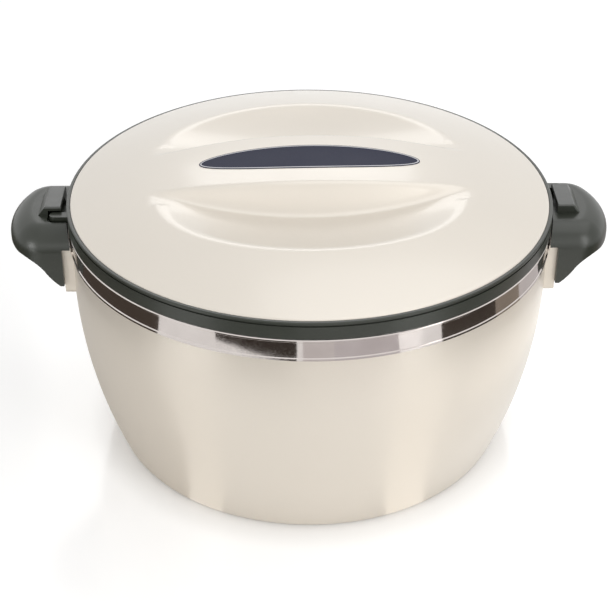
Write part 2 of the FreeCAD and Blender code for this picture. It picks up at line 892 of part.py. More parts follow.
def make_lid_cover():
    """Moulded dome of even wall, with a finger scoop each side of the bar and a bed for the plate."""
    bottom = lid_edge_height - lid_edge_depth
    outer = dome_solid("lid_outside", as_size(0), lid_radius, bottom)
    inner = dome_solid("lid_inside", lid_skin, lid_radius - lid_skin, bottom - overcut)
    shaped = cut("lid_shaped", outer, fused("scoops", [scoop("front_scoop", -1, as_size(0)),
                                                       scoop("rear_scoop", 1, as_size(0))]))
    hollow = cut("lid_hollow", inner, fused("grown_scoops", [scoop("front_grown", -1, lid_skin),
                                                             scoop("rear_grown", 1, lid_skin)]))
    shell = cut("lid_shell", shaped, hollow)
    bed = plate_space("plate_bed", as_size(0), plate_proud - plate_thickness, overcut * 2)
    return cut("lid_cover", shell, bed)


def plate_space(label, slack, low, high):
    """Oval slice between two spheres that follow the dome, low and high measured from its face."""
    oval = primitive("Part::Ellipse", label + "_oval",
                     MajorRadius=plate_half_length + slack, MinorRadius=plate_half_width + slack)
    prism = doc.addObject("Part::Extrusion", label + "_prism")
    prism.Base = oval
    prism.DirMode = "Custom"
    prism.Dir = Vector(0, 0, 1)
    prism.Solid = True
    tall = dome_top() + overcut * 3
    prism.LengthFwd = tall.value
    prism.setExpression("LengthFwd", tall.formula)
    centre = dome_top() - dome_radius(lid_rise, lid_radius)
    spheres = []
    for name, offset in (("low", low), ("high", high)):
        radius = dome_radius(lid_rise, lid_radius) + offset
        sphere = primitive("Part::Sphere", f"{label}_{name}", Radius=radius)
        spheres.append(place(sphere, z=centre))
    return cut(label, common(label + "_under_high", prism, spheres[1]), spheres[0])


def make_lid_badge():
    """Thin oval plate let into the top of the grip bar."""
    return plate_space("lid_badge", -lid_fit / 2, plate_proud - plate_thickness, plate_proud)


def make_lid_ring():
    """Dark moulded lock ring: outer skirt, web under the dome's edge, seal keeper and two lugs."""
    body = new_body("lid_ring")
    bottom = band_height() + ring_bottom_gap
    top = lid_edge_height - ring_lip_drop
    ledge = lid_edge_height - lid_edge_depth
    lip_bottom = top - ring_lip_height
    under_web = ledge - ring_web
    keeper = keeper_radius()
    turned(body, "ring", [
        (ring_radius - ring_skirt, bottom),
        (ring_radius - ring_round, bottom),
        (ring_radius, bottom + ring_round),
        (ring_radius, lip_bottom - ring_groove_height),
        (ring_radius - ring_groove_depth, lip_bottom - ring_groove_height),
        (ring_radius - ring_groove_depth, lip_bottom),
        (ring_radius, lip_bottom),
        (ring_radius, top - ring_round),
        (ring_radius - ring_round, top),
        (lid_radius + lid_fit, top),
        (lid_radius + lid_fit, ledge),
        (ring_inner_radius, ledge),
        (ring_inner_radius, under_web),
        (keeper, under_web),
        (keeper, under_web - seal_height + seal_keeper_gap),
        (keeper + seal_keeper_width, under_web - seal_height + seal_keeper_gap),
        (keeper + seal_keeper_width, under_web),
        (ring_radius - ring_skirt, under_web),
    ])
    add_lugs(body)
    return body


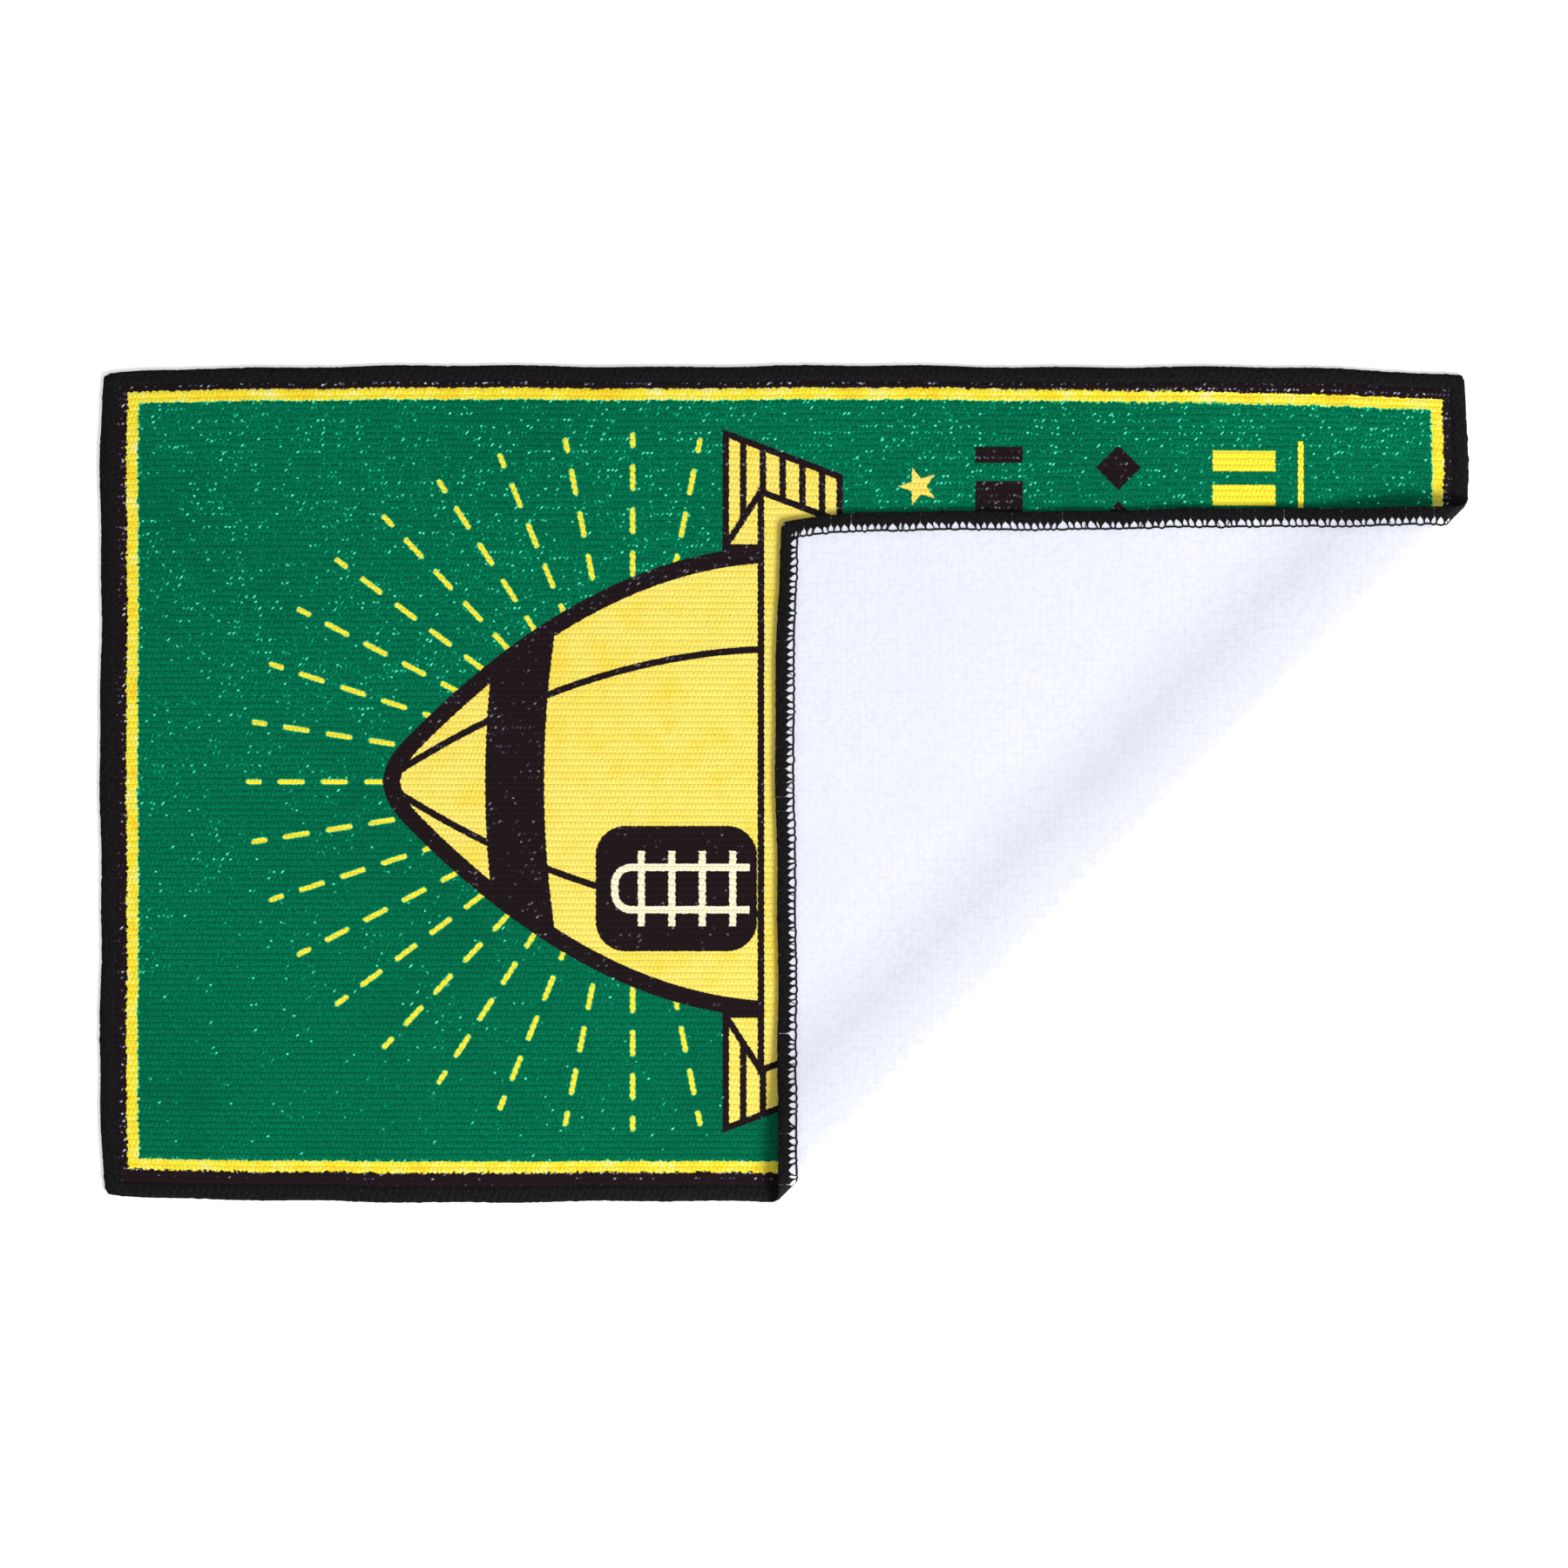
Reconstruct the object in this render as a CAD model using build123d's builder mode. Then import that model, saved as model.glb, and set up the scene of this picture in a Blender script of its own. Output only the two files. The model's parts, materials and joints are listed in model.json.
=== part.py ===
"""A knitted sports rally towel, lying flat with one corner turned over.

Millimetres. The origin is on the surface that the towel lies on, under the middle of its
outline. +X runs along the towel, +Y across it and +Z up, out of the printed face.

The towel is one rectangle of cloth with a three-thread overlock seam round its edge. The
turned corner folds about a line at FOLD_ANGLE to +X, so cloth and threads are divided at
that fold into the flat panel, the curved fold and the turned corner.

Two directions belong to the fold: ALONG runs up the fold line, and OUTWARD points from
the panel towards the corner. In the flat cloth, `reach` is the distance OUTWARD from the
line where the panel ends and the bend begins.
"""

import os
from math import asin, cos, degrees, pi, radians, sin

from build123d import *

# Cloth
LENGTH = 457.2
WIDTH = 279.4
CLOTH_THICKNESS = 1.4

# Overlock seam: it squeezes the cloth's edge by one looper thread on each face
SEAM_WIDTH = 5.8
LOOPER_THICKNESS = 0.3
NEEDLE_LINE_WIDTH = 0.5

# Fold
FOLD_ANGLE = 45.3
FOLD_DISTANCE = 93.5  # from the origin to the line where the bend begins
BEND_RADIUS = 2.4  # of the middle of the cloth
SLOPE_RUN = 43.0  # over which the turned corner comes down onto the panel
LAYER_GAP = 0.3  # between the panel and the turned corner

# The two face layers and the squeezed core between them, measured up from the back face
PRINTED_FACE = CLOTH_THICKNESS
UPPER_LOOPER_BASE = CLOTH_THICKNESS - LOOPER_THICKNESS
SEAM_MIDDLE = CLOTH_THICKNESS / 2
NEEDLE_SIDE = SEAM_WIDTH + NEEDLE_LINE_WIDTH

# Fold directions and planes
ALONG = Vector(cos(radians(FOLD_ANGLE)), sin(radians(FOLD_ANGLE)), 0)
OUTWARD = Vector(ALONG.Y, -ALONG.X, 0)
FOLD_START = OUTWARD * FOLD_DISTANCE
SECTION = Plane(origin=FOLD_START, x_dir=OUTWARD, z_dir=ALONG * -1)
PANEL_LIMIT = Plane(origin=FOLD_START, z_dir=OUTWARD)

# The bend is a half turn. The slope is two equal arcs, so that it starts and ends level.
BEND_LENGTH = pi * BEND_RADIUS
BEND_CENTRE_HEIGHT = BEND_RADIUS + CLOTH_THICKNESS / 2
FOLD_TOP = 2 * BEND_RADIUS + CLOTH_THICKNESS
CORNER_TOP = 2 * CLOTH_THICKNESS + LAYER_GAP
SLOPE_DROP = FOLD_TOP - CORNER_TOP
SLOPE_RADIUS = (SLOPE_RUN**2 + SLOPE_DROP**2) / (4 * SLOPE_DROP)
SLOPE_TURN = asin(SLOPE_RUN / (2 * SLOPE_RADIUS))
SLOPE_LENGTH = 2 * SLOPE_RADIUS * SLOPE_TURN
CORNER_REACH = BEND_LENGTH + SLOPE_LENGTH
REACH_GAIN_UPWARD = Vector(0, 0, BEND_LENGTH / FOLD_TOP)  # per mm of height, in the bend
CORNER_LIMIT = Plane(origin=FOLD_START + OUTWARD * CORNER_REACH, z_dir=OUTWARD)

# Turning the flat corner half a turn about the hinge line lays it on the panel
HINGE_HEIGHT = CLOTH_THICKNESS + LAYER_GAP / 2
HINGE_DISTANCE = FOLD_DISTANCE + (CORNER_REACH - SLOPE_RUN) / 2
TURNED = Plane(
    origin=OUTWARD * (2 * HINGE_DISTANCE) + Vector(0, 0, 2 * HINGE_HEIGHT),
    x_dir=(cos(radians(2 * FOLD_ANGLE)), sin(radians(2 * FOLD_ANGLE)), 0),
    z_dir=(0, 0, -1),
)

EDGES = {
    "left": Vector(-1, 0, 0),
    "top": Vector(0, 1, 0),
    "right": Vector(1, 0, 0),
    "bottom": Vector(0, -1, 0),
}
CROSSED_EDGES = ("right", "bottom")  # the two edges that the fold line crosses


def edge_distance(edge):
    """Distance from the middle of the towel to the cut edge."""
    return LENGTH / 2 if EDGES[edge].X else WIDTH / 2


def mitred_strip(edge, outer_inset, inner_inset):
    """Corners of the band between two insets along one whole edge, mitred at its ends."""
    direction = EDGES[edge]
    sideways = Vector(-direction.Y, direction.X, 0)
    half_span = WIDTH / 2 if direction.X else LENGTH / 2
    corners = []
    for inset, side in (
        (outer_inset, -1),
        (outer_inset, 1),
        (inner_inset, 1),
        (inner_inset, -1),
    ):
        corner = direction * (edge_distance(edge) - inset)
        corner += sideways * (side * (half_span - inset))
        corners.append((corner.X, corner.Y))
    return corners


# The layers of each thread in the seam: (outer inset, inner inset, low, high)
THREAD_LAYERS = {
    "lower_looper_thread": [
        (0, SEAM_WIDTH, 0, LOOPER_THICKNESS),
        (0, LOOPER_THICKNESS, LOOPER_THICKNESS, SEAM_MIDDLE),
    ],
    "upper_looper_thread": [
        (0, SEAM_WIDTH, UPPER_LOOPER_BASE, PRINTED_FACE),
        (0, LOOPER_THICKNESS, SEAM_MIDDLE, UPPER_LOOPER_BASE),
    ],
    "needle_thread": [
        (SEAM_WIDTH, NEEDLE_SIDE, UPPER_LOOPER_BASE, PRINTED_FACE),
    ],
}

# The layers of the cloth: (inset from the cut edge, low, high)
CLOTH_LAYERS = [
    (SEAM_WIDTH, 0, LOOPER_THICKNESS),
    (LOOPER_THICKNESS, LOOPER_THICKNESS, UPPER_LOOPER_BASE),
    (NEEDLE_SIDE, UPPER_LOOPER_BASE, PRINTED_FACE),
]


# Flat pieces: the panel as it lies, and the corner on the turned plane


def flat_cloth(lay, limit, kept):
    """The cloth on one side of a fold limit, laid on a plane."""
    with BuildPart() as cloth:
        for inset, low, high in CLOTH_LAYERS:
            with BuildSketch(Plane.XY.offset(low)):
                Rectangle(LENGTH - 2 * inset, WIDTH - 2 * inset)
            extrude(amount=high - low)
        split(bisect_by=limit, keep=kept)
    return lay.from_local_coords(cloth.part)


def flat_thread(edge, thread, lay, limit, kept):
    """One thread's run along an edge, on one side of a fold limit, laid on a plane."""
    with BuildPart() as run:
        for outer_inset, inner_inset, low, high in THREAD_LAYERS[thread]:
            with BuildSketch(Plane.XY.offset(low)):
                Polygon(*mitred_strip(edge, outer_inset, inner_inset), align=None)
            extrude(amount=high - low)
        if edge in CROSSED_EDGES:
            split(bisect_by=limit, keep=kept)
    return lay.from_local_coords(run.part)


# Folded pieces: each layer is a bend and a slope, cut off along the towel's edges


def edge_crossing(edge, inset, reach):
    """Distance ALONG the fold at which an inset edge line is met, at a given reach."""
    direction = EDGES[edge]
    across = direction.dot(OUTWARD) * (FOLD_DISTANCE + reach)
    return (edge_distance(edge) - inset - across) / direction.dot(ALONG)


def end_plane(edge, inset, growth):
    """Where an inset edge cuts the fold: growth is the gradient of reach, from FOLD_START."""
    crossing = edge_crossing(edge, inset, 0)
    shift = edge_crossing(edge, inset, 1) - crossing
    return Plane(origin=FOLD_START + ALONG * crossing, z_dir=ALONG - growth * shift)


def bend_end(edge, inset):
    """The bend's end: reach grows outward, and up to the whole bend at its top."""
    return end_plane(edge, inset, OUTWARD + REACH_GAIN_UPWARD)


def slope_end(edge, inset):
    """The slope's end: reach grows back over the panel, up to the corner's own."""
    gain = (CORNER_REACH - REACH_GAIN_UPWARD.Z * CORNER_TOP) / SLOPE_RUN
    return end_plane(edge, inset, REACH_GAIN_UPWARD - OUTWARD * gain)


def trimmed_bar(outline, near_end, far_end):
    """A section of the fold, extruded along it and cut off at two planes."""
    with BuildPart() as bar:
        with BuildSketch(SECTION) as section:
            add(outline)
        extrude(section.sketch, amount=LENGTH, both=True)
        split(bisect_by=near_end, keep=Keep.TOP)
        split(bisect_by=far_end, keep=Keep.BOTTOM)
    return bar.part


def bend_section(low, high):
    """Half ring of the layer between two heights, which are depths from its outside."""
    outer = BEND_CENTRE_HEIGHT - low
    inner = BEND_CENTRE_HEIGHT - high
    with BuildSketch() as section:
        with BuildLine():
            outside = CenterArc((0, BEND_CENTRE_HEIGHT), outer, -90, 180)
            inside = CenterArc((0, BEND_CENTRE_HEIGHT), inner, -90, 180)
            Line(outside @ 0, inside @ 0)
            Line(outside @ 1, inside @ 1)
        make_face()
    return section.sketch


def slope_section(low, high):
    """The layer between two depths, from the top of the bend down to the panel."""
    turn = degrees(SLOPE_TURN)
    with BuildSketch() as section:
        with BuildLine():
            ends = []
            for depth in (low, high):
                leaving = CenterArc(
                    (0, FOLD_TOP - SLOPE_RADIUS), SLOPE_RADIUS - depth, 90, turn
                )
                CenterArc(
                    (-SLOPE_RUN, CORNER_TOP + SLOPE_RADIUS),
                    SLOPE_RADIUS + depth,
                    270,
                    turn,
                )
                ends.append((leaving @ 0, Vector(-SLOPE_RUN, CORNER_TOP - depth)))
            for upper, lower in zip(*ends):
                Line(upper, lower)
        make_face()
    return section.sketch


def folded_layer(low, high, near, far):
    """Bend and slope of one layer, between two (edge, inset) lines up the fold."""
    bend = trimmed_bar(bend_section(low, high), bend_end(*near), bend_end(*far))
    slope = trimmed_bar(slope_section(low, high), slope_end(*near), slope_end(*far))
    return [bend, slope]


def folded_cloth():
    """The cloth between the panel and the corner."""
    bars = []
    for inset, low, high in CLOTH_LAYERS:
        bars += folded_layer(low, high, ("bottom", inset), ("right", inset))
    return bars


def folded_thread(edge, thread):
    """One thread's run round the fold at a crossed edge."""
    bars = []
    for outer_inset, inner_inset, low, high in THREAD_LAYERS[thread]:
        outer, inner = (edge, outer_inset), (edge, inner_inset)
        near, far = (inner, outer) if edge == "right" else (outer, inner)
        bars += folded_layer(low, high, near, far)
    return bars


def write_piece(name, solids):
    """Join a piece's solids, label it and write its STEP file."""
    with BuildPart() as piece:
        for solid in solids:
            add(solid)
    piece.part.label = name
    export_step(piece.part, f"parts/{name}.step")


os.makedirs("parts", exist_ok=True)

write_piece("cloth_panel", [flat_cloth(Plane.XY, PANEL_LIMIT, Keep.BOTTOM)])
write_piece("cloth_fold", folded_cloth())
write_piece("cloth_corner", [flat_cloth(TURNED, CORNER_LIMIT, Keep.TOP)])

for thread in THREAD_LAYERS:
    for edge in EDGES:
        run = flat_thread(edge, thread, Plane.XY, PANEL_LIMIT, Keep.BOTTOM)
        write_piece(f"panel_{edge}_{thread}", [run])
    for edge in CROSSED_EDGES:
        write_piece(f"fold_{edge}_{thread}", folded_thread(edge, thread))
        run = flat_thread(edge, thread, TURNED, CORNER_LIMIT, Keep.TOP)
        write_piece(f"corner_{edge}_{thread}", [run])

print("hinge at", OUTWARD * HINGE_DISTANCE + Vector(0, 0, HINGE_HEIGHT), "along", ALONG)
print(f"the corner starts at a reach of {CORNER_REACH:.3f} mm")
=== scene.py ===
"""A printed microfibre rally towel, lying flat with its lower right corner turned over.

The cloth and its overlock seam are first laid out flat and are then folded by fold(), which
repeats the CAD model's fold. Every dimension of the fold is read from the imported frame.
"""

import json
import math

import bmesh
import bpy
import numpy as np
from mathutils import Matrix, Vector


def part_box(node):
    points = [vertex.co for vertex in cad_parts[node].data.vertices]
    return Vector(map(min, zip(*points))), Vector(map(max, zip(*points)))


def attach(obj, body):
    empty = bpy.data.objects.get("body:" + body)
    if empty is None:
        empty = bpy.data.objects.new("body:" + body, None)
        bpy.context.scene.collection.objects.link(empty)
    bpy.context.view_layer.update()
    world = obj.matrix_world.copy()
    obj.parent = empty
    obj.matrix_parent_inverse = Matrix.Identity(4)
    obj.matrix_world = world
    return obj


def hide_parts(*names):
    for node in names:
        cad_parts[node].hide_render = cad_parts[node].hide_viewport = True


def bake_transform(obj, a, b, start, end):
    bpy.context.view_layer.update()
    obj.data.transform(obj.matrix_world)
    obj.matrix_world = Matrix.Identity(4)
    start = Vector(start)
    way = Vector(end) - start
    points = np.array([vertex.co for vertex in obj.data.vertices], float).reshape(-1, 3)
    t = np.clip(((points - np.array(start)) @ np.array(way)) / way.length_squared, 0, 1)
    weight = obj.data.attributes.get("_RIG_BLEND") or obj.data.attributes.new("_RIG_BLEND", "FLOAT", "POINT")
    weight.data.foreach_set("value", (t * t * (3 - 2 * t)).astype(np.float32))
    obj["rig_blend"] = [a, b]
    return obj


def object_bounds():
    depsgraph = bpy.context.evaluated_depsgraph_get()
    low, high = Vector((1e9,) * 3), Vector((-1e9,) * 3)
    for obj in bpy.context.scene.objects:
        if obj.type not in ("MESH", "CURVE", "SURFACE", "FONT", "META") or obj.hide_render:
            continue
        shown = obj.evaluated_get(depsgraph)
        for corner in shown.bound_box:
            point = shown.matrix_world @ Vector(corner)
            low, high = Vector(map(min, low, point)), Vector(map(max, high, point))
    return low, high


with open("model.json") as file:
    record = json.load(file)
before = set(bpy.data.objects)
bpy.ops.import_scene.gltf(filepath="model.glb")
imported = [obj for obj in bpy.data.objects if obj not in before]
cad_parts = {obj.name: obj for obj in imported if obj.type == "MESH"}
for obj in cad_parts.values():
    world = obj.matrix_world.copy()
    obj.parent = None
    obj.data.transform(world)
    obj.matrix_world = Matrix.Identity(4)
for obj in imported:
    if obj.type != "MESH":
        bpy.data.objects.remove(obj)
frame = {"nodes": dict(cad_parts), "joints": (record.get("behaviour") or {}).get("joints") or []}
cad_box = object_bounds()

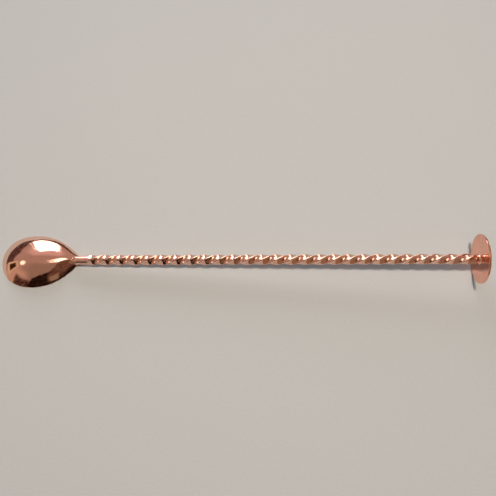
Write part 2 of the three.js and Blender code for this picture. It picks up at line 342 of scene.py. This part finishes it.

------------

From the entries above, extract only the lines running from the one containing "Reconstruct the object" through the one containing "CLOTH_THICKNESS = 1.4", inclusive.

Reconstruct the object in this render as a CAD model using build123d's builder mode. Then import that model, saved as model.glb, and set up the scene of this picture in a Blender script of its own. Output only the two files. The model's parts, materials and joints are listed in model.json.
=== part.py ===
"""A knitted sports rally towel, lying flat with one corner turned over.

Millimetres. The origin is on the surface that the towel lies on, under the middle of its
outline. +X runs along the towel, +Y across it and +Z up, out of the printed face.

The towel is one rectangle of cloth with a three-thread overlock seam round its edge. The
turned corner folds about a line at FOLD_ANGLE to +X, so cloth and threads are divided at
that fold into the flat panel, the curved fold and the turned corner.

Two directions belong to the fold: ALONG runs up the fold line, and OUTWARD points from
the panel towards the corner. In the flat cloth, `reach` is the distance OUTWARD from the
line where the panel ends and the bend begins.
"""

import os
from math import asin, cos, degrees, pi, radians, sin

from build123d import *

# Cloth
LENGTH = 457.2
WIDTH = 279.4
CLOTH_THICKNESS = 1.4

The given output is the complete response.